De la Floride au Texas, en passant par
la Chine, en revenant aux Etats Unis, pour finir en Afrique, Pietra
Rivoli va véritablement à la rencontre de ceux qui
contribuent tour à tour à transformer des ballots de
coton en T-shirt et à les mettre sur un marché.
Cheminement décousu au demeurant, l'auteur en fait finalement
un parcours très cohérent, tout au long duquel elle
tire des enseignements plus généraux que ce que ses
réserves initiales ne le laissaient présager. Par quel miracle ? En réalité,
Rivoli triche un peu. S'il est indéniable qu'elle raconte bien
une histoire, son texte s'appuie largement sur d'autres références.
Historiques, quand elle relate, par exemple, l'histoire de la culture
du coton aux Etats Unis. Statistiques, lorsqu'elle rappelle de
nombreuses données sectorielles tout droit tirées de
bases de données bien officielles. Théoriques, enfin,
lorsqu'elle compare dans un arrière plan permanent les
théories standard à ses observations. Que retenir de
tout ceci ? Le marché mondial du textile est un joyeux
mélange de politique et de marché, de politique par dessus tout.
Au delà de courbes d'offres et de demande, c'est tout une construction
socio-historique qui se dessine aux yeux de l'observateur. Dit de la sorte,
cela n'a rien de très original (Karl Polanyi est cité, ce qui
n'étonnera pas). Néanmoins, passé au filtre de l'enquête
de terrain, des rencontres avec des individus et pas seulement de leurs archétypes
désincarnés, les points de vue deviennent non seulement riches
et vivants, mais terriblement crédibles. Premier constat, le marché du coton est
historiquement une forme de non marché. Depuis des siècles, des
générations de cultivateurs de coton ont tout fait (et plutôt
bien réussi) pour s'affranchir des contraintes du marché. De l'esclavage
comme contournement du marché du travail (on notera avec Rivoli que l'escalavage
ne fut pas la conséquence de trop de marché, mais au contraire
de son absence), à l'immigration de travailleurs agricoles mexicains,
en passant par les subventions contemporaines, les producteurs de coton ont
réussi à neutraliser l'essentiel des risques incontestablement
attachés à leur activité (pour l'essentiel, le rythme des
saisons et les aléas climatiques) en évitant soigneusement le
marché.
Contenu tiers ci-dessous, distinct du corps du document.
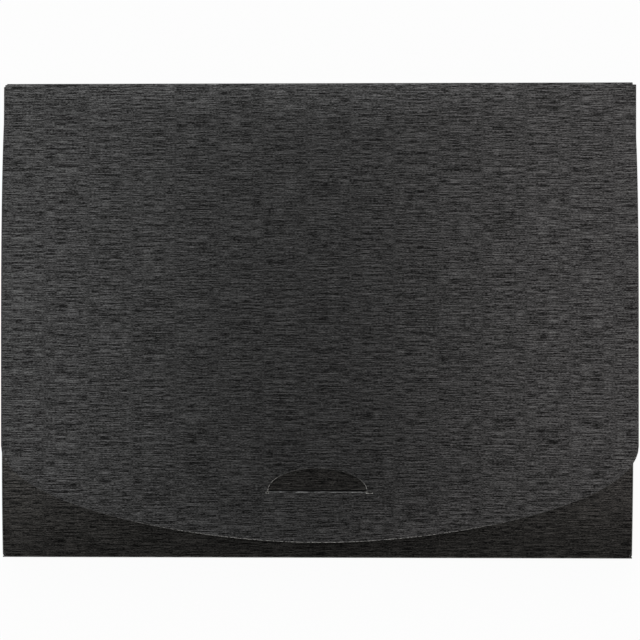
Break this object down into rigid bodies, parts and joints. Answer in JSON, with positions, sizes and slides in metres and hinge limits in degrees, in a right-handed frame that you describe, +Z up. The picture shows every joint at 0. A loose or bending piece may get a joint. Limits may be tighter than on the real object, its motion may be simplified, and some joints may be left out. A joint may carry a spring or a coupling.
{
  "type": "box file",
  "caption": "Flat folded-card document box for A4 sheets, closed by a wide round-ended flap whose half-moon tongue tucks into a slit in the front panel.",
  "frame": {"origin": "under the middle of the whole part, on the surface that the back panel lies on", "axes": "+X along the top crease, to the right when the flap is seen from above; +Y from the bottom wall to the top wall; +Z up, out of the flap"},
  "size_m": [0.3206, 0.239, 0.0289],
  "materials": {
    "case_card": "satin",
    "top_wall_card": "satin",
    "flap_card": "satin"
  },
  "bodies": {
    "case": {"case": "case_card"},
    "top_wall": {"top_wall": "top_wall_card"},
    "flap": {"flap": "flap_card"}
  },
  "joints": [
    {"name": "top_wall_hinge", "type": "hinge", "parent": "case", "child": "top_wall", "pos_m": [0, 0.1192, 0.0003], "axis": [-1, 0, 0], "range_deg": [0, 90]},
    {"name": "flap_hinge", "type": "hinge", "parent": "top_wall", "child": "flap", "pos_m": [0, 0.1192, 0.0286], "axis": [-1, 0, 0], "range_deg": [0, 90]}
  ]
}
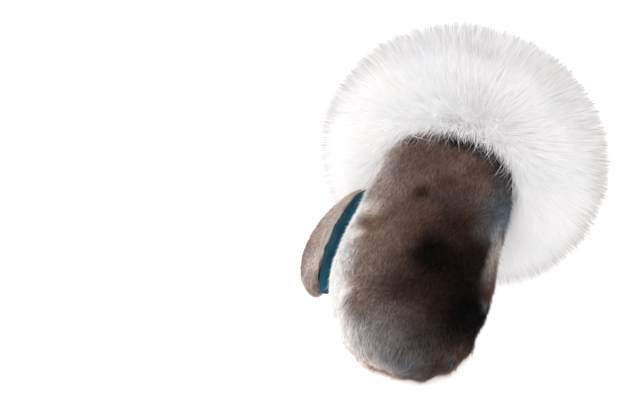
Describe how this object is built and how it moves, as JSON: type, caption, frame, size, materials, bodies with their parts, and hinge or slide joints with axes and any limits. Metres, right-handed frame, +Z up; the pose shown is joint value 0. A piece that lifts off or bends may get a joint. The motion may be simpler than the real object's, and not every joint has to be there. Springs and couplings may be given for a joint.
{
  "type": "fur mitten",
  "caption": "Left-hand fur mitten lying palm down, with short dark fur, a suede palm and inner thumb, and a deep ruff of long white fur round the open cuff.",
  "frame": {"origin": "on the table, under the middle of the box round the whole mitten", "axes": "+Z up from the table, -Y towards the finger end, -X towards the thumb"},
  "size_m": [0.2396, 0.332, 0.2019],
  "materials": {
    "short_fur": "dense short fur, brown with grey tips and darker patches",
    "suede": "matt teal suede with a fine nap",
    "hide": "undyed skin side of the fur",
    "long_fur": "long soft white fur with beige guard hair tips"
  },
  "bodies": {
    "root": {"hand_fur": "short_fur", "palm_suede": "suede", "thumb_fur": "short_fur", "thumb_suede": "suede", "cuff_band": "hide", "cuff_ruff": "long_fur"}
  },
  "joints": []
}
Est-ce à dire qu'ils ont usurpé leurs fortunes
? Pas exactement. Si Rivoli est loin de contester que le marché est largement
malmené, elle note aussi que l'esclavage ou les subventions ne peuvent
expliquer seuls la persistance de l'avantage comparatif des producteurs de coton
américains. Pour elle, ils sont entrepreneurs, innovateurs, investisseurs
au moins autant, probablement plus, qu'exploiteurs. Et c'est pour cela qu'ils
sont encore les meilleurs dans leur domaine. Concernant la production textile, Pietra Rivoli
s'attache à montrer de manière assez classique comment le déplacement
de la production est la conséquence d'une course vers le bas (« race
to the bottom »). Le pays qui regorge d'ateliers textile est celui
qui dispose d'une main d'oeuvre docile et travailleuse, prête à
aligner les heures de labeur sans se plaindre. Ignoble ? Basiquement, oui. Indéniablement
ignobles sont ces conditions de recrutement, de contrôle des migrations
imposées aux travailleurs chinois venus des campagnes à la ville,
avec un statut de sous-citoyens. Clairement rudes les journées de travail
imposées aux jeunes filles « dociles et disciplinées »
des « sweatshops ». Et pourtant, difficile de ne pas suivre
Rivoli quand elle explique que ces conditions de vie, les jeunes filles chinoises
les vivent comme une opportunité fabuleuse. Car, au fond, quelle est
l'alternative ? Pour résumer, le travail au champ (autrement plus harassant
que l'usine) et le contrôle de sa vie par les coutumes de la famille traditionnelle
; le tout avec des revenus incomparablement plus faibles. De proche en proche,
c'est de développement dont il est bien question. Ces jeunes filles chinoises
ont bel et bien eu des « soeurs dans le temps » (« sisters
in time ») en occident. Et si tout n'est encore pas parfait, l'auteur
conclut néanmoins que l'atelier est bel et bien une opportunité
de développer ce que Sen appelle « capabilités »
(vilaine traduction adoptée, faute de mieux, pour le terme anglais « capabilities »).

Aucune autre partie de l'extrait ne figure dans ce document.